Vendors take their work very seriously and becoming a better salesperson is important to them. Increasing their skills and becoming better at what they do is also important. The same proportion (28 percent) mention increased self-esteem, while 16 percent enjoy the interesting people they meet on the job (people who are interested in helping the homeless and are interested in issues of poverty and homelessness). Developing social skills is the best thing about being a vendor for 14 percent of the respondents, which includes overcoming shyness or depression, while the same proportion (14 percent) like working for themselves and setting their own hours. Finally, financial reasons, such as having a steady income, are most important for only 11 percent of the vendors.
Obviously, they get a great deal more than just an income.
Some vendors have not had anything to do with the paper besides sales. However, slightly more than one out of four vendors (27 percent) have written articles or had art published by in the paper. On the other hand, 40 percent said they would like the opportunity to write for the paper. Vendors need to be encouraged and assisted in producing new articles for publication.
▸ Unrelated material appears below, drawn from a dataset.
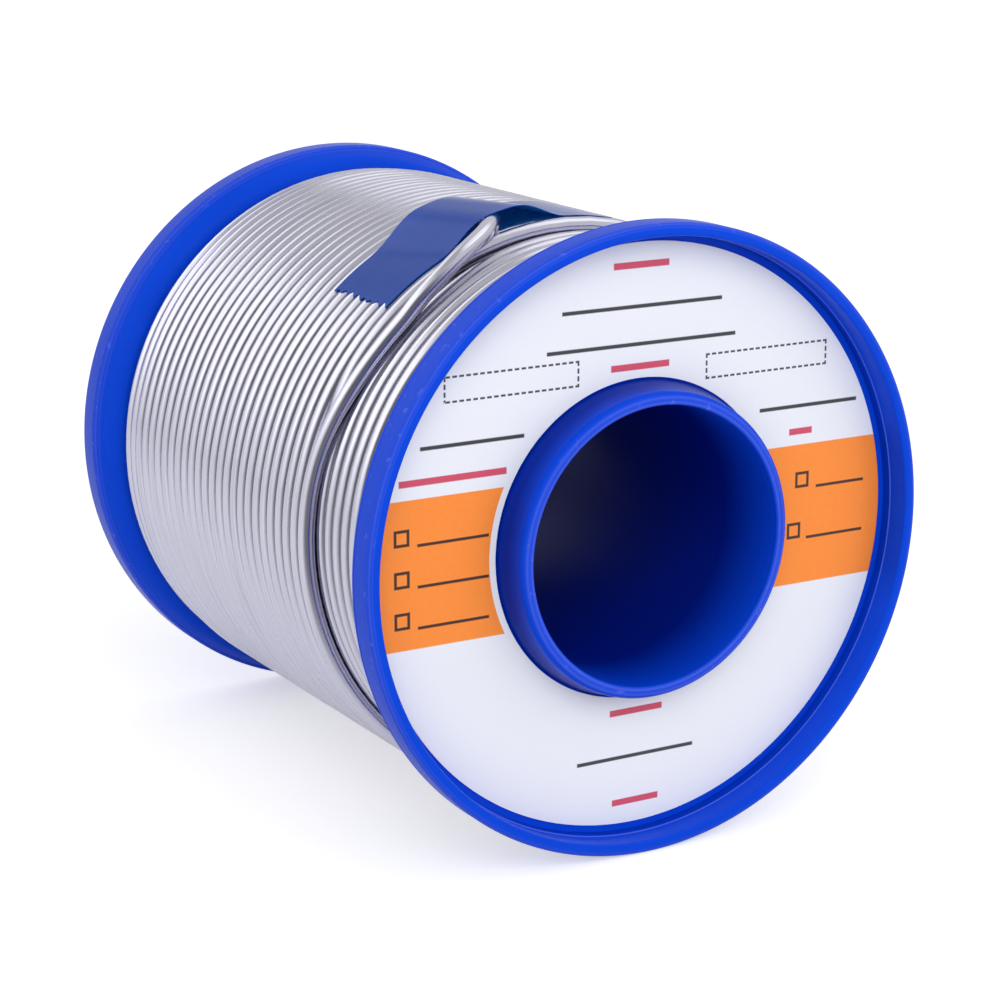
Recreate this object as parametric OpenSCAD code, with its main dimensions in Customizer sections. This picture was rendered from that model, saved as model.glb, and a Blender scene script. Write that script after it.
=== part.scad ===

Enabling vendors to write for the paper would be a way of putting their education to work. While over half (56 percent) have a high school education or less, 44 percent have at least a college degree.
Working for the paper was also an incentive for going back to school. Vendors who had been with the paper for five years or more were more likely to go back and get a GED if they hadn’t finished high school, and a few completed a college degree.
The data we collected show that the homeless and economically disadvantaged people who sell SCN, assisted by the resources, opportunities and encouragement provided by HEP/SCN, are capable of creating change for themselves and society. Vendors value the relationships they have with customers, in which people from different walks of life get to know, understand and care for each other.
This is a powerful impetus for personal and social change.